Sorpresa, anche i Cinque stelle non reggono ai Cinque stelle

I populisti sono finalmente diventati un partito, votando a favore dell’accesso al 2 per mille. E dire che, come su altre battaglie irreprensibili, il M5s ha sbracato

Di Maio con Conte

Di Maio con Conte

Firenze, 2 dicembre 2021 - Sorpresa, i Cinque stelle non reggono all’urgenza del complesso momento politico italiano. C’è un’emergenza sanitaria da affrontare ancora, con nuove recrudescenze e nuove restrizioni, e c’è un presidente della Repubblica da eleggere, sul quale si sa ben poco al di là delle chiacchiere quotidiane sui giornali. Donna? Uomo? Draghi? Mattarella a progetto? Chissà. Le vie del parlamentarismo, nonostante tutto, sembrano essere pressoché infinite ma non perché c’è la logica a sovrintenderle, eh no. Il sovrano si chiama Caos. Persino il Pd sembra aver capito che i Cinque stelle non reggono, il duello Conte-Di Maio ancora non è finito e non si sa se c’è qualcuno che governa i due numerosi gruppi parlamentari di Camera e Senato. Anzi nel M5s siamo ancora al carissimo babbo. I populisti sono finalmente diventati un partito, votando a favore dell’accesso al 2 per mille.

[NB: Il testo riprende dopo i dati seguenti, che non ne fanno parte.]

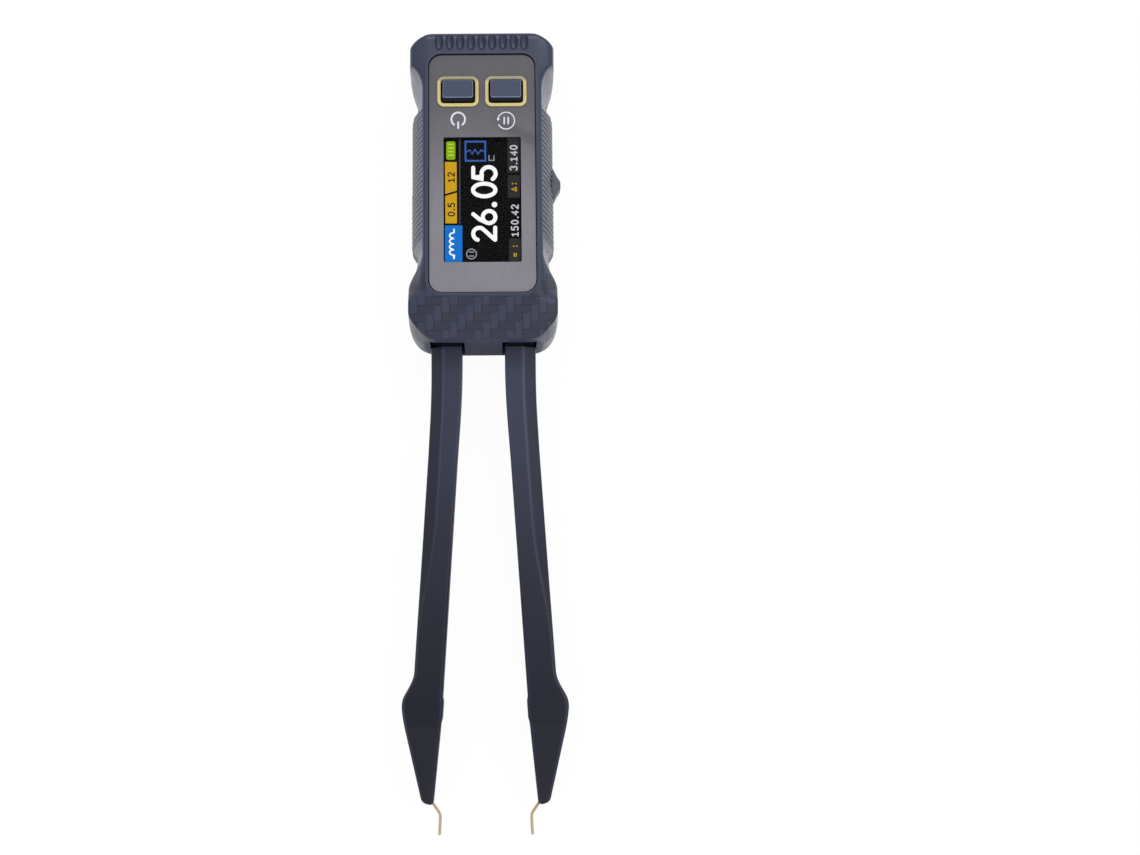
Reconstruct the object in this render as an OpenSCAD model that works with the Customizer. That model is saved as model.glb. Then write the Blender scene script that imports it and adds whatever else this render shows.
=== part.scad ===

E dire che, come su altre battaglie irreprensibili, il M5s ha sbracato. “Con il trucco del 2 per mille... i partiti continueranno a battere cassa sottraendo risorse al bilancio dello Stato”, diceva il 23 luglio 2013 l’allora segretario dell’Ufficio di Presidenza della Camera, il deputato M5s Riccardo Fraccaro. Ma di dichiarazioni simili sono pieni gli archivi, basta cercare: “Il M5s ha rinunciato a 42 milioni di euro di finanziamenti pubblici, non ruba soldi ai cittadini tramite il finanziamento pubblico o la truffa del 2 per mille o tramite le donazioni di boss sotto chiave” (Blog Beppe Grillo, 25 maggio 2016); “Non usufruiremo dei fondi del due per mille... Se una forza ci crede veramente può fare politica senza privilegi e fondi pubblici” (Luigi Di Maio, 7 dicembre 2017); “Se avremo la maggioranza di governo elimineremo il 2 per mille ai partiti, faremo in modo che ci sia massima trasparenza su fondazioni e casse dei partiti e faremo una legge sul conflitto di interessi” (Luigi Di Maio, 6 febbraio 2018); “Lo stop al 2 per mille in anticipo ai partiti ‘è un passo indietro che ci soddisfa’. Sarebbe stato ‘veramente irrispettoso cercare di approfittare di questa fase così difficile per gli italiani…’. È quanto sottolineano fonti di governo M5S”. (ANSA, 11/5/2020). “Non bastava dunque la truffa del 2x1000, non bastavano i residui dei rimborsi elettorali, no. Alla fine trovano sempre un modo per mungere altri soldi allo Stato e ai cittadini” (Vito Crimi, 13 agosto 2017). Si potrebbe andare avanti per ore, ma per carità di patria meglio fermarsi qui. Resta tuttavia il punto: chi controlla i Cinque stelle? Forse nessuno, di certo non Giuseppe Conte, l’uomo isolato al comando.

Questo basta per dare per morti i populisti? La notizia della loro scomparsa è fortemente esagerata. Tom Nichols nel suo ultimo saggio, “Il nemico dentro”, pubblicato da Luiss University Press, scrive che viviamo un’epoca di straordinaria prosperità. Siamo più ricchi, più istruiti, meno discriminati, meno insicuri, non ci sono guerre infinite, nessuno di noialtri occidentali deve temere la coscrizione. Tra i sostenitori dei populisti ci sono non soltanto i disperati, ma anche gli annoiati. D’altronde, non c’è bisogno di essere necessariamente poveri per votare i populisti. Anche perché non tutto può essere ridotto a una condizione economico-finanziaria, che pure conta, come dimostra l’allarme - da verificare - per l’inflazione galoppante. Le persone vogliono essere in controllo della propria vita e non è detto che questo stato di agiatezza abbia migliorato l’effettività delle nostre decisioni. Per questo se i Cinque stelle si preparano a una futura debacle elettorale (prima o poi, d’altronde, si voterà), c’è anche chi è pronto a riscoprire il ruolo di banca della rabbia, per dirla con Peter Sloterdijk. A destra?